1. From market economy to ‘common prosperity’
As the world grapples with the economic impact of Russia’s invasion of Ukraine, the Chinese economy is entering particularly choppy waters. China is forecast to grow at a slower rate than the rest of Asia for the first time in more than 30 years, according to the World Bank, as the impact of Xi’s COVID zero policies compounds a growing list of structural and cyclical challenges.
Xi is under pressure to offer some new prescriptions for the world’s second biggest economy, and he is likely to signal further shifts away from the market economics that propelled Chinese growth for decades toward his vision of ‘common prosperity’.
His ambition is to redefine progress, not in terms of producing double-digit growth, but in tackling long-standing challenges such as demographic decline, social inequality and high property prices – thereby meeting ‘people’s ever-growing needs for a better life’.
China’s leader may have arrived at the right diagnosis, but he has so far failed to find measures that deliver common prosperity. He will use the Party Congress to redesign some policy measures, likely putting a stronger focus on the development of rural areas to promote economic dynamism and generate employment opportunities.
2. COVID zero to endure?
While most of the world has opened up and learned to live with COVID-19, China is still pursuing a COVID zero policy that requires frequent lockdowns, stringent movement controls and closed borders.
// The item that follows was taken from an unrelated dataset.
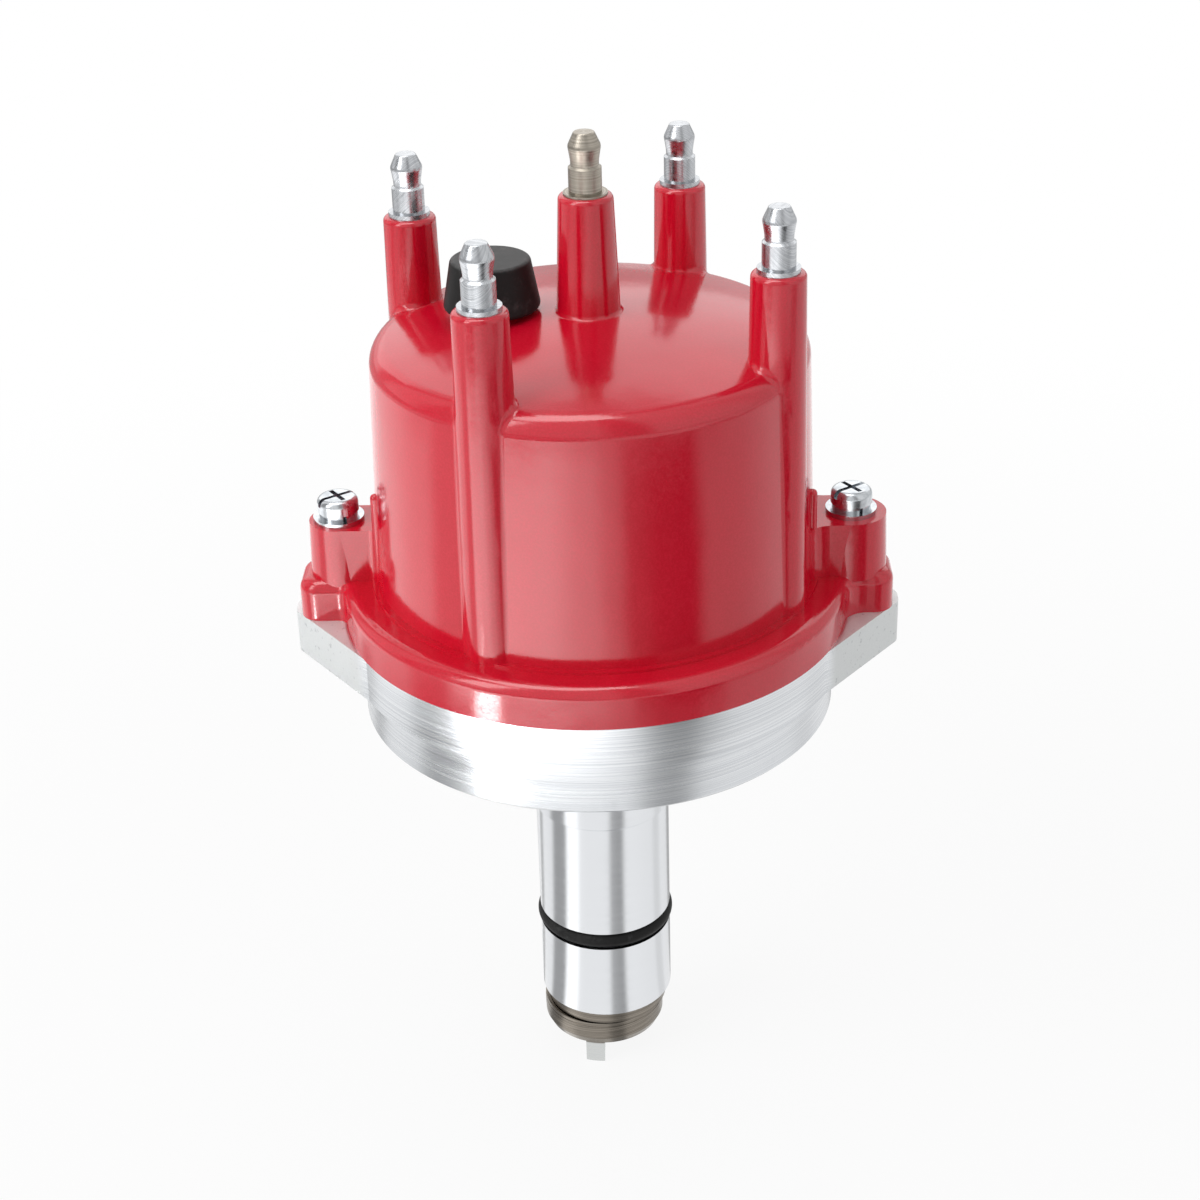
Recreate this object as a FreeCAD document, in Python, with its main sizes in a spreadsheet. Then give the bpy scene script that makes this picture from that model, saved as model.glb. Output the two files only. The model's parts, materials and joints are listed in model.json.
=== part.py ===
import FreeCAD, Part
import math
import os
import re
import Sketcher
from FreeCAD import Vector

# Ignition distributor for a four-cylinder engine with a 27 mm shank bore.
# The frame is in millimetres: +Z runs up the drive shaft's axis, the origin lies on that axis in the
# plane where the shank meets the housing's neck, and the two cap ears lie along X.

doc = FreeCAD.newDocument("ignition_distributor")
sheet = doc.addObject("Spreadsheet::Sheet", "dims")

SIZES = [
    # Housing: shank, neck, bowl and eared plate
    ("shank_radius", 13.5),
    ("shank_length", 46.4),
    ("shank_chamfer", 0.6),
    ("neck_step", 0.5),
    ("neck_chamfer", 0.4),
    ("plate_radius", 48.2),
    ("plate_lip", 2.4),
    ("bowl_wall", 6.3),
    ("bowl_chamfer", 0.5),
    ("floor_thick", 3.5),
    ("joint_height", 44.6),
    ("plate_thick", 8.7),
    ("recess_wall", 5.7),
    ("recess_depth", 3.6),
    ("screw_offset", 0.6),
    ("ear_land", 9.6),
    ("ear_tip_half", 1.92),
    ("ear_relief", 0.7),
    ("ear_corner", 3.0),
    ("shaft_bore", 8.0),
    ("bearing_seat_depth", 6.3),
    # O-ring in its groove
    ("oring_drop", 27.3),
    ("oring_section", 3.0),
    ("oring_proud", 0.5),
    ("groove_width", 3.8),
    ("groove_gap", 0.1),
    # Running and seating clearances
    ("running_gap", 0.04),
    ("seat_gap", 0.1),
    ("lay_gap", 0.3),
    # Depth by which moulded forms run into each other
    ("merge", 1.0),
    # Drive shaft and its bearings
    ("shaft_radius", 6.0),
    ("spindle_radius", 4.5),
    ("bush_length", 20.0),
    ("bearing_outer", 12.0),
    ("bearing_width", 6.0),
    ("bearing_race", 1.9),
    ("ball_radius", 1.5),
    ("ball_count", 9),
    ("ball_gap", 0.05),
    ("cage_half_thick", 0.45),
    ("cage_width", 3.6),
    # Thrust washer, drive dog and cross pin
    ("washer_radius", 12.4),
    ("washer_thick", 2.3),
    ("dog_radius", 12.45),
    ("dog_length", 5.6),
    ("dog_bevel", 0.8),
    ("dog_shift", 0.75),
    ("dog_play", 0.25),
    ("dog_floor", 0.9),
    ("dog_joint_gap", 0.25),
    ("pin_radius", 1.6),
    ("pin_drop", 1.75),
    ("tang_thick", 3.9),
    ("tang_offset", 1.85),
    ("tang_depth", 4.9),
    ("clip_width", 1.7),
    ("clip_depth", 0.8),
    ("clip_proud", 0.05),
    # Centrifugal advance
    ("base_plate_lift", 0.5),
    ("base_plate_thick", 2.0),
    ("base_plate_reach", 30.0),
    ("base_plate_width", 28.0),
    ("pivot_pitch", 22.0),
    ("pivot_radius", 2.0),
    ("weight_inner", 13.0),
    ("weight_outer", 29.0),
    ("weight_thick", 4.5),
    ("weight_start", -15.0),
    ("weight_end", 100.0),
    ("clip_outer", 3.4),
    ("clip_thick", 0.8),
    ("pin_head", 0.7),
    ("stud_radius", 1.5),
    ("stud_angle", 50.0),
    ("stud_pitch", 15.0),
    ("stud_height", 3.0),
    ("advance_range", 12.0),
    ("yoke_lift", 1.4),
    ("yoke_thick", 2.0),
    ("yoke_hub", 9.5),
    ("slot_gap", 0.5),
    ("slot_wall", 2.2),
    ("spring_radius", 1.3),
    ("spring_wire", 0.3),
    ("spring_turns", 6),
    ("post_radius", 0.9),
    ("post_pitch", 24.0),
    ("post_angle", 140.0),
    ("tail_angle", 92.0),
    ("post_height", 3.4),
    ("spring_arm_width", 5.4),
    ("sleeve_wall", 1.86),
    ("sleeve_height", 29.5),
    # Magnetic trigger
    ("pickup_room", 1.4),
    ("pickup_plate_thick", 1.6),
    ("pickup_plate_hole", 12.5),
    ("reluctor_base", 3.6),
    ("reluctor_thick", 6.0),
    ("reluctor_hub", 9.0),
    ("reluctor_reach", 15.0),
    ("reluctor_tooth", 3.4),
    ("air_gap", 0.4),
    ("pickup_length", 12.0),
    ("pickup_width", 15.0),
    ("pickup_height", 11.0),
    ("module_length", 15.0),
    ("module_width", 30.0),
    ("module_height", 7.5),
    ("module_gap", 1.0),
    ("module_bow", 1.0),
    ("foot_lug", 6.4),
    ("foot_thick", 1.5),
    ("small_screw", 1.5),
    ("small_screw_proud", 0.6),
    ("small_head", 2.7),
    ("small_head_height", 1.8),
    # Rotor
    ("rotor_hub", 10.0),
    ("rotor_base", 15.0),
    ("rotor_disc_radius", 24.0),
    ("rotor_top", 25.4),
    ("rotor_disc_thick", 4.0),
    ("rotor_arm_width", 15.0),
    ("rotor_arm_reach", 31.5),
    ("blade_width", 8.0),
    ("blade_thick", 1.2),
    ("spark_gap", 0.6),
    ("contact_radius", 3.5),
    ("contact_height", 1.8),
    ("contact_bevel", 0.6),
    # Distributor cap
    ("flange_proud", 0.2),
    ("flange_height", 8.0),
    ("flange_round", 2.4),
    ("ledge_width", 5.4),
    ("step_width", 1.2),
    ("step_height", 0.5),
    ("wall_draft", 1.4),
    ("wall_thick", 3.8),
    ("cap_height", 56.0),
    ("rim_round", 4.4),
    ("spigot_wall", 2.8),
    ("spigot_depth", 1.8),
    ("cavity_draft", 1.0),
    ("cavity_flare", 2.0),
    ("roof_thick", 4.0),
    ("brush_boss_radius", 6.0),
    ("brush_boss_length", 14.0),
    # Towers
    ("tower_inset", 2.8),
    ("tower_angle", -27.4),
    ("tower_foot_radius", 5.9),
    ("tower_head_radius", 4.92),
    ("tower_top", 72.9),
    ("tower_round", 0.9),
    ("rib_blend", 1.4),
    ("centre_foot_radius", 6.15),
    ("centre_head_radius", 4.96),
    ("centre_top", 81.9),
    # Ear blocks and screw bosses of the cap
    ("block_half_width", 6.5),
    ("block_land", 8.2),
    ("block_corner", 3.8),
    ("left_blend", 2.0),
    ("right_blend", 4.5),
    ("left_boss_radius", 5.7),
    ("right_boss_radius", 6.7),
    ("boss_draft", 0.4),
    ("boss_top", 18.7),
    ("left_web_blend", 2.0),
    ("right_web_blend", 4.0),
    ("bead_radius", 0.9),
    ("bead_rise", 7.0),
    # Terminals
    ("rod_radius", 2.5),
    ("rod_bottom", 24.0),
    ("collar_lip", 0.87),
    ("centre_collar_lip", 1.03),
    ("collar_thick", 0.9),
    ("centre_collar_thick", 0.4),
    ("terminal_radius", 3.0),
    ("neck_cut", 0.45),
    ("tip_taper", 1.14),
    ("shoulder_height", 4.5),
    ("neck_bevel", 0.35),
    ("neck_height", 5.65),
    ("neck_round", 6.0),
    ("bulb_height", 8.4),
    ("bulb_round", 1.5),
    ("terminal_height", 10.85),
    ("tip_round", 0.4),
    # Carbon brush under the centre terminal
    ("brush_radius", 2.4),
    ("brush_length", 12.0),
    ("brush_bevel", 0.5),
    ("brush_wire", 0.25),
    ("brush_turns", 8),
    # Vent
    ("vent_x", -17.6),
    ("vent_y", 1.0),
    ("stub_radius", 5.2),
    ("stub_height", 9.0),
    ("vent_cap_lift", 4.6),
    ("vent_cap_foot", 9.0),
    ("vent_cap_head", 7.3),
    ("vent_cap_height", 9.3),
    ("vent_cap_round", 0.8),
    ("vent_hole", 1.5),
    # Cap screws with their washers
    ("screw_radius", 2.0),
    ("screw_hole_gap", 0.2),
    ("screw_bevel", 0.5),
    ("screw_grip", 7.2),
    ("washer_disc_radius", 4.86),
    ("washer_disc_thick", 0.9),
    ("lock_radius", 3.7),
    ("lock_thick", 1.1),
    ("lock_split", 0.7),
    ("lock_angle", -70.0),
    ("head_radius", 3.95),
    ("head_height", 2.9),
    ("head_round", 1.3),
    ("recess_slot", 0.9),
    ("recess_angle", 35.0),
    ("recess_deep", 1.5),
    ("recess_span", 2.6),
    # Lead grommet in the bowl's floor
    ("grommet_inset", 0.3),
    ("grommet_angle", -146.0),
    ("grommet_radius", 3.9),
    ("grommet_flange", 6.0),
    ("grommet_drop", 5.6),
    ("grommet_rise", 1.0),
    ("lead_hole", 2.2),
]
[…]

This approach has intensified economic pressures, exacerbated high youth unemployment, and is testing the patience of China’s upwardly mobile middle classes.
Those not employed by the state have been particularly hard hit and it is difficult to see how China’s economy can start to crank up again until Beijing reduces internal restrictions and reconnects with the world.
Xi has championed the COVID zero policy, which Beijing continues to insist is vital to protect vulnerable people and support economic and social stability. So, observers will be playing close attention to his political report for any signs of a possible softening or indications of alternative future pathways for managing the pandemic. But a wholesale shift does not appear to be on the cards.
3. Xi Jinping’s team
Sinologists’ enthusiasm for predicting leadership changes in the CCP is not matched by their ability to do so. The party’s roots as a secret organization ensure that it keeps a tight lid on information about top leaders.
Observers will be closely following appointments to the seven-member Politburo Standing Committee, the apex of power for the CCP and China’s supreme decision-making body. These choices will shape China’s future policy trajectory and give some signals about the extent of Xi’s concentration of power and his future plans.
Names to watch for possible promotion include Xi allies such as He Lifeng, currently head of the National Development Reform Commission, a key economic planning entity, and Zhang Qingwei, currently the party secretary of Hunan, an important and populous province.
As Vice Premier Sun Chunlan, the only woman on the Politburo, reaches the retirement age, there is also likely to be a slot open for her replacement, with Shan Yiqin, the party secretary of Guizhou, one potential option.
Tracking the fate of key Xi allies will also indicate how far he has managed to overturn the collective leadership system he inherited in 2012 and how comprehensively the CCP endorses this more centralized approach to governing China.
4. Taiwan
After the escalating tensions of the last few months, analysts will be looking for any possible change in tone when Xi speaks about Taiwan, a self-governing island that China claims as a renegade province. During the past five years, Xi has approached the outside world with a mix of high-octane rhetoric with pragmatism and patience.